— Challenge —
Copy every line, exactly and only, from the line containing "const lining = makeLining();" to the line containing "point = shown.matrix_world", both lines included.

— Data section —
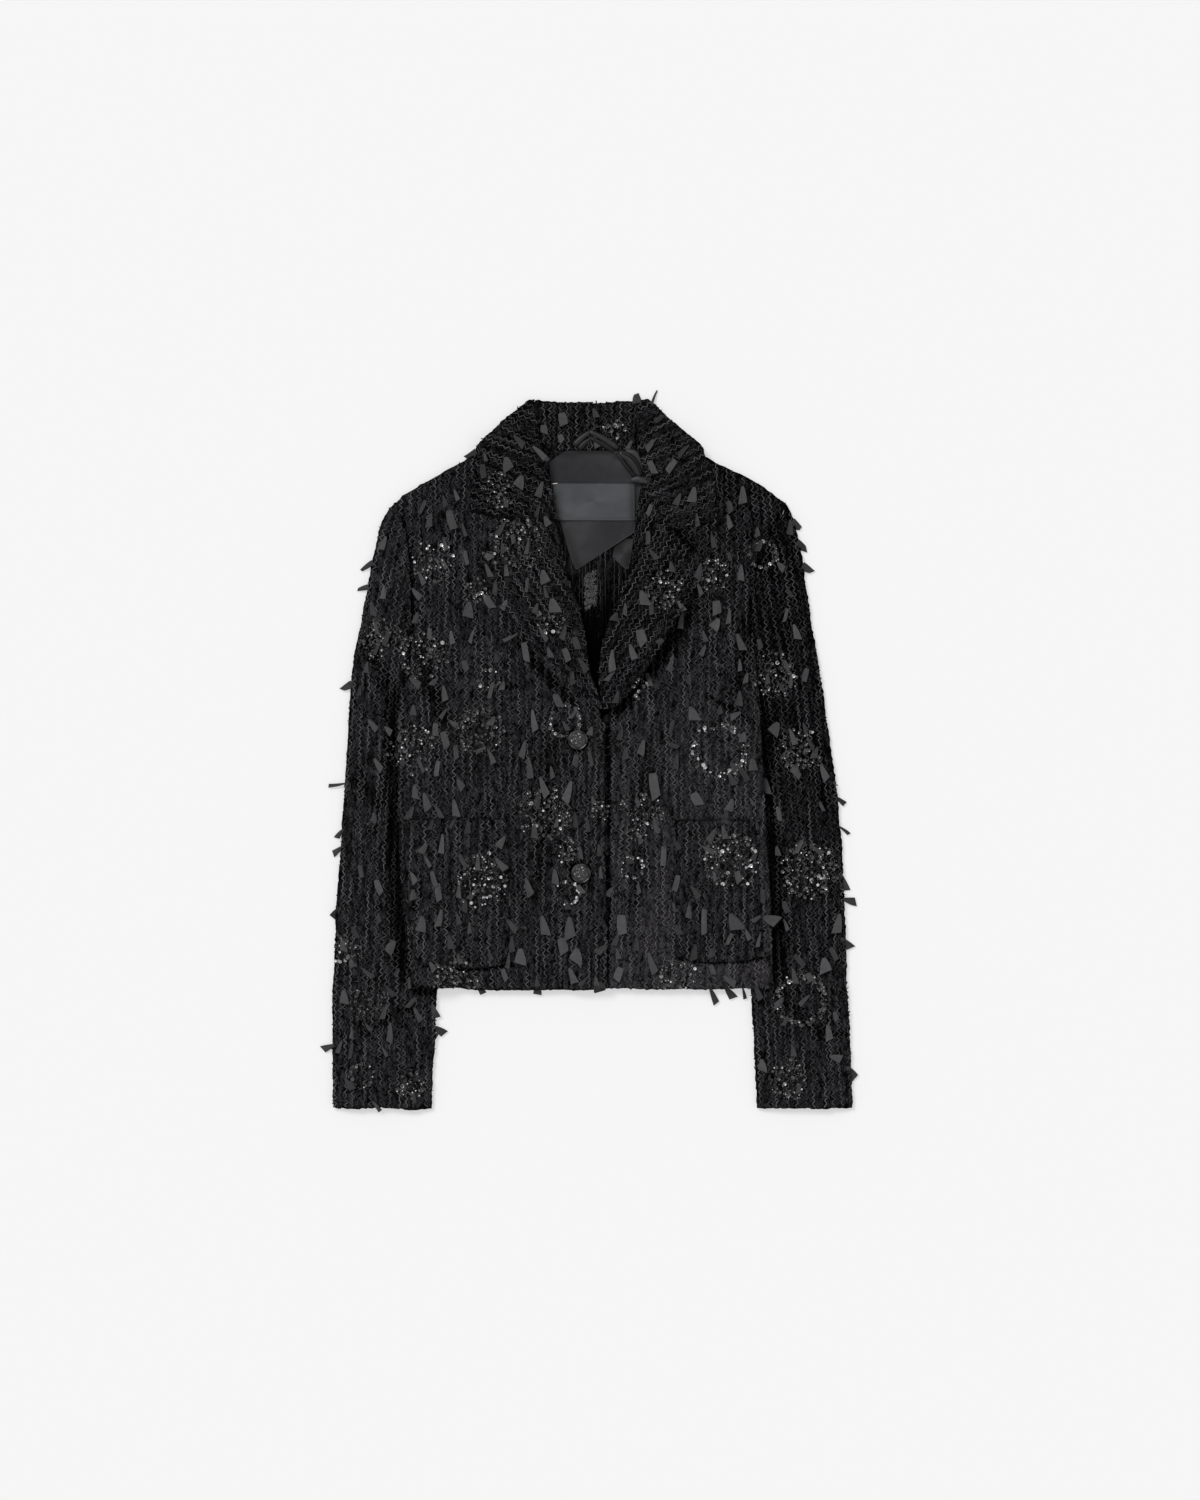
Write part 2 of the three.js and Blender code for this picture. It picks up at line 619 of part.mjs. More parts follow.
// A ribbon of one width along points, as a flat closed band lying at a height.
function band(points, width, baseZ, wall) {
  const normals = points.map((_, i) => {
    const before = points[Math.max(0, i - 1)];
    const after = points[Math.min(points.length - 1, i + 1)];
    return after.clone().sub(before).normalize().rotateAround(new THREE.Vector2(), Math.PI / 2);
  });
  const offset = (reach) => points.map((point, i) => point.clone().addScaledVector(normals[i], reach));
  const shape = new THREE.Shape([...offset(width / 2), ...offset(-width / 2).reverse()]);
  const geometry = new THREE.ExtrudeGeometry(shape, { depth: wall, bevelEnabled: false });
  geometry.translate(0, 0, baseZ);
  return geometry;
}

function makeHangerLoop() {
  const route = [
    [-19, 319],
    [-11, 328],
    [-3, 334.5],
    [4, 333],
    [16, 325],
    [26, 318.5],
  ].map(([x, y]) => new THREE.Vector2(x, y));
  return band(route, 4.6, COLLAR_STACK + CLOTH + SEAM, SATIN);
}

// Buttons: a low dome with a rim
const BUTTONS = [
  { name: "button_top", x: -14.6, y: 13.5 },
  { name: "button_low", x: -11.4, y: -124.8 },
];
const BUTTON_PROFILE = [
  { radius: 0, height: 0 },
  { radius: 8.2, height: 0 },
  { radius: 10, height: 1.6 },
  { radius: 9.6, height: 3.4 },
  { radius: 7.4, height: 4.6 },
  { radius: 3.6, height: 5.1 },
  { radius: 0, height: 5.2 },
];

function makeButton(front, { x, y }) {
  const profile = BUTTON_PROFILE.map(({ radius, height }) => new THREE.Vector2(radius, height));
  const geometry = new THREE.LatheGeometry(profile, 24);
  geometry.rotateX(Math.PI / 2);
  const reach = 10;
  const under = [-reach, 0, reach].flatMap((dx) => [-reach, 0, reach].map((dy) => [x + dx, y + dy]));
  const seat = Math.max(...under.map(([px, py]) => heightAt(front, -px, py)));
  geometry.translate(x, y, seat + REST);
  return geometry;
}

// Patch pockets, with round lower corners
const POCKET_CORNER = 22;
const POCKET_WALL = 2.2;
const POCKET_WELT = 14;

function makePocket(part, front) {
  const { topY, bottomY, inner, sideGap } = part.pocket;
  const cornerRows = [1, 0.62, 0.32, 0.12, 0].map((share) => bottomY + POCKET_CORNER * share);
  const rows = [topY, topY - POCKET_WELT + 1, topY - POCKET_WELT - 1, -100, -130, -160, ...cornerRows];
  const columns = (y) => {
    const low = Math.max(0, POCKET_CORNER - (y - bottomY));
    const cut = POCKET_CORNER - Math.sqrt(POCKET_CORNER ** 2 - low ** 2);
    const outer = part.edge(y) - sideGap;
    const ramp = SLEEVE_RAMP.map((step) => part.sleeveInner(y) - step);
    const plain = [inner, ...ramp, mix(ramp[3], outer, 0.55), outer - 4, outer];
    const squeeze = (outer - inner - 2 * cut) / (outer - inner);
    return plain.map((x) => inner + cut + (x - inner) * squeeze);
  };
  const bottom = (x, y) => heightAt(front, x, y) + 1.5 * REST;
  const top = (x, y) => {
    const xs = columns(y);
    const rim = Math.min(x - xs[0], xs.at(-1) - x, y - bottomY);
    const welt = 0.5 * clamp((y - topY + POCKET_WELT + 1) / 2);
    return bottom(x, y) + POCKET_WALL + welt - softEdge(rim, 4, 0.6);
  };
  return sheet(part, rows, columns, bottom, top);
}

// Ribbon yarns: a narrow strip along the cloth with cut ends standing off it. tabs is their number.
const wasm = await Module();
wasm.setup();

function solidOf(geometry) {
  const bare = geometry.clone();
  bare.deleteAttribute("normal");
  bare.deleteAttribute("uv");
  const merged = mergeVertices(bare);
  const mesh = new wasm.Mesh({
    numProp: 3,
    vertProperties: new Float32Array(merged.attributes.position.array),
    triVerts: new Uint32Array(merged.index.array),
  });
  return new wasm.Manifold(mesh);
}

function geometryOf(solid) {
  const mesh = solid.getMesh();
  const geometry = new THREE.BufferGeometry();
  geometry.setAttribute("position", new THREE.Float32BufferAttribute(mesh.vertProperties, 3));
  geometry.setIndex(Array.from(mesh.triVerts));
  return geometry;
}

// Repeatable scatter between -1 and 1 for the tab with this number
const scatter = (number) => (Math.sin(number * 127.1 + 11.7) * 43758.5453) % 1;

function makeTab(panel, x, y, turn, length, width) {
  const { part } = panel;
  const along = { x: Math.sin(turn), y: -Math.cos(turn) };
  const side = { x: -along.y, y: along.x };
  const base = heightAt(panel, x, y) + STRIP_REST;
  const end = heightAt(panel, x + along.x * length, y + along.y * length) + STRIP_REST;
  const stations = [
    { at: -0.6, half: TAB_ROOT / 2, z: base + 0.1 },
    { at: length, half: width / 2, z: Math.max(end, base) + TAB_RISE },
  ];
  const section = [
    { across: -1, up: 0 },
    { across: 1, up: 0 },
    { across: 1, up: STRIP_WALL },
    { across: -1, up: STRIP_WALL },
  ];
  const positions = stations.flatMap(({ at, half, z }) =>
    section.flatMap(({ across, up }) => [
      part.sign * (x + along.x * at + side.x * half * across),
      y + along.y * at + side.y * half * across,
      z + up,
    ]),
  );
  const faces = [];
  const quad = (a, b, c, d) => faces.push(...(part.sign > 0 ? [a, b, c, a, c, d] : [a, c, b, a, d, c]));
  for (let k = 0; k < 4; k++) {
    const next = (k + 1) % 4;
    quad(k, next, 4 + next, 4 + k);
  }
  quad(3, 2, 1, 0);
  quad(4, 5, 6, 7);
  const geometry = new THREE.BufferGeometry();
  geometry.setAttribute("position", new THREE.Float32BufferAttribute(positions, 3));
  geometry.setIndex(faces);
  return geometry;
}

function makeRibbon(panel, { x, toX, topY, bottomY, tabs, outward = 0, seed }) {
  const route = (y) => mix(x, toX, (topY - y) / (topY - bottomY));
  const inside = panel.rows.filter((y) => y < topY - 4 && y > bottomY + 4);
  const half = STRIP_WIDTH / 2;
  const columns = (y) => [route(y) - half, route(y) + half];
  const bottom = (px, y) => heightAt(panel, px, y) + STRIP_REST;
  const top = (px, y) => bottom(px, y) + STRIP_WALL;
  let solid = solidOf(sheet(panel.part, [topY, ...inside, bottomY], columns, bottom, top).geometry);
  for (let i = 0; i < tabs; i++) {
    const number = seed * 31 + i;
    const y = mix(topY - 3, bottomY + 6, (i + 0.3 + 0.4 * Math.abs(scatter(number))) / tabs);
    const turn = outward + 0.9 * scatter(number + 400);
    const length = 9 + 8 * Math.abs(scatter(number + 800));
    const width = 4 + 4 * Math.abs(scatter(number + 1200));
    solid = solid.add(solidOf(makeTab(panel, route(y), y, turn, length, width)));
  }
  return geometryOf(solid);
}

// Where the ribbon yarns run, in x outward from the middle
const FRONT_RIBBONS = {
  right: [
    { x: 160, toX: 168, topY: 254, bottomY: 96, tabs: 6 },
    { x: 104, toX: 116, topY: 136, bottomY: -60, tabs: 8 },
    { x: 60, toX: 44, topY: 66, bottomY: -232, tabs: 11 },
  ],
  left: [
    { x: 152, toX: 142, topY: 254, bottomY: 96, tabs: 6 },
    { x: 108, toX: 120, topY: 136, bottomY: -60, tabs: 8 },
    { x: 66, toX: 52, topY: 60, bottomY: -232, tabs: 11 },
  ],
};
const SLEEVE_RIBBONS = {
  right: [
    { x: 214, toX: 246, topY: 206, bottomY: -60, tabs: 8, outward: 0.9 },
    { x: 252, toX: 258, topY: -95, bottomY: -360, tabs: 8, outward: 0.9 },
  ],
  left: [
    { x: 206, toX: 242, topY: 206, bottomY: -60, tabs: 8, outward: 0.9 },
    { x: 248, toX: 258, topY: -95, bottomY: -360, tabs: 8, outward: 0.9 },
  ],
};
const LAPEL_RIBBONS = {
  right: [{ x: 66, toX: 40, topY: 214, bottomY: 112, tabs: 5 }],
  left: [{ x: 76, toX: 46, topY: 214, bottomY: 112, tabs: 5 }],
};

function addRibbons(place, panel, rows, firstSeed) {
  rows.forEach((row, i) => {
    const geometry = makeRibbon(panel, { ...row, seed: firstSeed + i });
    add(`ribbon_${place}_${panel.part.side}_${i + 1}`, geometry, RIBBON);
  });
}

const fronts = {};
for (const part of SIDES) {
  const { side } = part;
  const front = makeFront(part);
  const upperSleeve = makeUpperSleeve(part);
  const lapel = makeLapel(part, front);
  fronts[side] = front;
  add(`back_${side}`, makeBack(part).geometry, TWEED);
  add(`front_${side}`, front.geometry, TWEED);
  add(`under_sleeve_${side}`, makeUnderSleeve(part).geometry, TWEED);
  add(`upper_sleeve_${side}`, upperSleeve.geometry, TWEED);
  add(`lapel_${side}`, lapel.geometry, TWEED);
  add(`collar_leaf_${side}`, makeLeaf(part, front).geometry, TWEED);
  add(`pocket_${side}`, makePocket(part, front).geometry, TWEED);
  const seed = part === RIGHT ? 10 : 50;
  addRibbons("front", front, FRONT_RIBBONS[side], seed);
  addRibbons("sleeve", upperSleeve, SLEEVE_RIBBONS[side], seed + 10);
  addRibbons("lapel", lapel, LAPEL_RIBBONS[side], seed + 20);
}

const lining = makeLining();
add("collar_stand", makeStand().geometry, TWEED);
add("collar_fall", makeFall().geometry, TWEED);
add("neck_lining", lining.geometry, LINING);
add("lining_flap", makeLiningFlap().geometry, LINING);
add("label", makeLabel(lining).geometry, LABEL);
add("hanger_loop", makeHangerLoop(), LINING);
for (const button of BUTTONS) add(button.name, makeButton(fronts.right, button), BUTTON);

// The origin is on the table, under the middle of the blazer's box.
const box = new THREE.Box3().setFromObject(blazer);
const middle = box.getCenter(new THREE.Vector3());
blazer.position.set(-middle.x, -middle.y, 0);

export default blazer;
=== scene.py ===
# The looks of a cropped tweed blazer laid flat, around its solids: fine cloth shells with zigzag yarns,
# boucle loops, ribbon ends, sequins and beads, satin inside the neck, and domed buttons.
# Tables are in millimetres from the middle of the garment, and everything made is in metres.
import math

import bpy
import numpy as np
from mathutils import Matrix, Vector
from mathutils.bvhtree import BVHTree


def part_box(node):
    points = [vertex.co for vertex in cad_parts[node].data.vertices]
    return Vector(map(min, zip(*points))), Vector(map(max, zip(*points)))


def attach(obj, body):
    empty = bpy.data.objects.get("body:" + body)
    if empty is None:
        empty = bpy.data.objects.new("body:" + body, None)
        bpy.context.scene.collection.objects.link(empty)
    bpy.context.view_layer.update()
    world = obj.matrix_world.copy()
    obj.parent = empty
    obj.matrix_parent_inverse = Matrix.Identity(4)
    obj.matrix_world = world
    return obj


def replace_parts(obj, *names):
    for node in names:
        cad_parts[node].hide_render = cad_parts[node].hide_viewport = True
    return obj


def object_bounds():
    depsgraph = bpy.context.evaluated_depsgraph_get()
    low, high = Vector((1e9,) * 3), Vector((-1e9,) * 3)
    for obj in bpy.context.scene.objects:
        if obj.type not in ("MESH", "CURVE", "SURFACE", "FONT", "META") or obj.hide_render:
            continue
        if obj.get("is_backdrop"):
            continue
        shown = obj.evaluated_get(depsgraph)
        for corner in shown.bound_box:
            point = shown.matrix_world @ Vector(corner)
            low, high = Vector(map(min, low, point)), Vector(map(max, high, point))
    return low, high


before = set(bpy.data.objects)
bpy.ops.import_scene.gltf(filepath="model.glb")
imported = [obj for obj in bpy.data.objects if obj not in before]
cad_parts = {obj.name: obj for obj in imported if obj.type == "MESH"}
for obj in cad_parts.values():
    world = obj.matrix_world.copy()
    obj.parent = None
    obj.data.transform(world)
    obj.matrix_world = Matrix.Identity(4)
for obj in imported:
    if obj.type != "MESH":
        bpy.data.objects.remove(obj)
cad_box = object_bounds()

MM = 0.001
# Keeps a vector without length from being divided by nought
TINY = 1e-12
# The label's middle in the garment's own millimetres gives the frame's origin
LABEL_MIDDLE = (2.1, 261.05)
label_low, label_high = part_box("label")
SHIFT = np.array([(label_low[k] + label_high[k]) / 2 - LABEL_MIDDLE[k] * MM for k in (0, 1)])

# Camera: straight above, framed as the photograph
VIEW_MIDDLE = (8.3, 3.1)
VIEW_HEIGHT = 1560.0
CAMERA_HEIGHT = 5.0

# Steps of the grids that the shells are made of
CLOTH_STEP = 2.8 * MM
SMALL_STEP = 1.8 * MM
HIDDEN_STEP = 5.0 * MM
# How far inside a solid's outline its grid ends, and how far inside it the heights are taken
OUTLINE_INSET = 0.1 * MM
PROBE_INSET = 0.25 * MM
# A trough of this depth in mm gets the full painted shade
FULL_SHADE_DEPTH = 2.5
# The share of the cloth's tone that full painted shade takes away
PAINTED_SHADE_SHARE = 0.75
# The share of a crease over which it fades out at each end, and how far past its end that fade is over
CREASE_FADE = 0.25
CREASE_OVERRUN = 0.08
# How far up or down a waving edge draws the cloth
SAG_REACH = 26.0
# Uneven bumps of the cloth: how many waves they add up, how long a wave is, and what divides their sum
NUB_WAVES = 14
NUB_LENGTHS = (4.0, 10.0)
NUB_SUM = 4.0
# Loops of a shell's rim: the share of the edge's height, and the share of the rim's width or mm inwards
RIM_LOOPS = ((0.3, 1.0), (0.65, 1.0), (0.95, 0.3), (1.0, -1.6))
# How far the boucle stands past a free edge, and how far beyond a free edge no other panel lies
FREE_RIM = 0.55
FREE_REACH = 4.0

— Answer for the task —
const lining = makeLining();
add("collar_stand", makeStand().geometry, TWEED);
add("collar_fall", makeFall().geometry, TWEED);
add("neck_lining", lining.geometry, LINING);
add("lining_flap", makeLiningFlap().geometry, LINING);
add("label", makeLabel(lining).geometry, LABEL);
add("hanger_loop", makeHangerLoop(), LINING);
for (const button of BUTTONS) add(button.name, makeButton(fronts.right, button), BUTTON);

// The origin is on the table, under the middle of the blazer's box.
const box = new THREE.Box3().setFromObject(blazer);
const middle = box.getCenter(new THREE.Vector3());
blazer.position.set(-middle.x, -middle.y, 0);

export default blazer;
=== scene.py ===
# The looks of a cropped tweed blazer laid flat, around its solids: fine cloth shells with zigzag yarns,
# boucle loops, ribbon ends, sequins and beads, satin inside the neck, and domed buttons.
# Tables are in millimetres from the middle of the garment, and everything made is in metres.
import math

import bpy
import numpy as np
from mathutils import Matrix, Vector
from mathutils.bvhtree import BVHTree


def part_box(node):
    points = [vertex.co for vertex in cad_parts[node].data.vertices]
    return Vector(map(min, zip(*points))), Vector(map(max, zip(*points)))


def attach(obj, body):
    empty = bpy.data.objects.get("body:" + body)
    if empty is None:
        empty = bpy.data.objects.new("body:" + body, None)
        bpy.context.scene.collection.objects.link(empty)
    bpy.context.view_layer.update()
    world = obj.matrix_world.copy()
    obj.parent = empty
    obj.matrix_parent_inverse = Matrix.Identity(4)
    obj.matrix_world = world
    return obj


def replace_parts(obj, *names):
    for node in names:
        cad_parts[node].hide_render = cad_parts[node].hide_viewport = True
    return obj


def object_bounds():
    depsgraph = bpy.context.evaluated_depsgraph_get()
    low, high = Vector((1e9,) * 3), Vector((-1e9,) * 3)
    for obj in bpy.context.scene.objects:
        if obj.type not in ("MESH", "CURVE", "SURFACE", "FONT", "META") or obj.hide_render:
            continue
        if obj.get("is_backdrop"):
            continue
        shown = obj.evaluated_get(depsgraph)
        for corner in shown.bound_box:
            point = shown.matrix_world @ Vector(corner)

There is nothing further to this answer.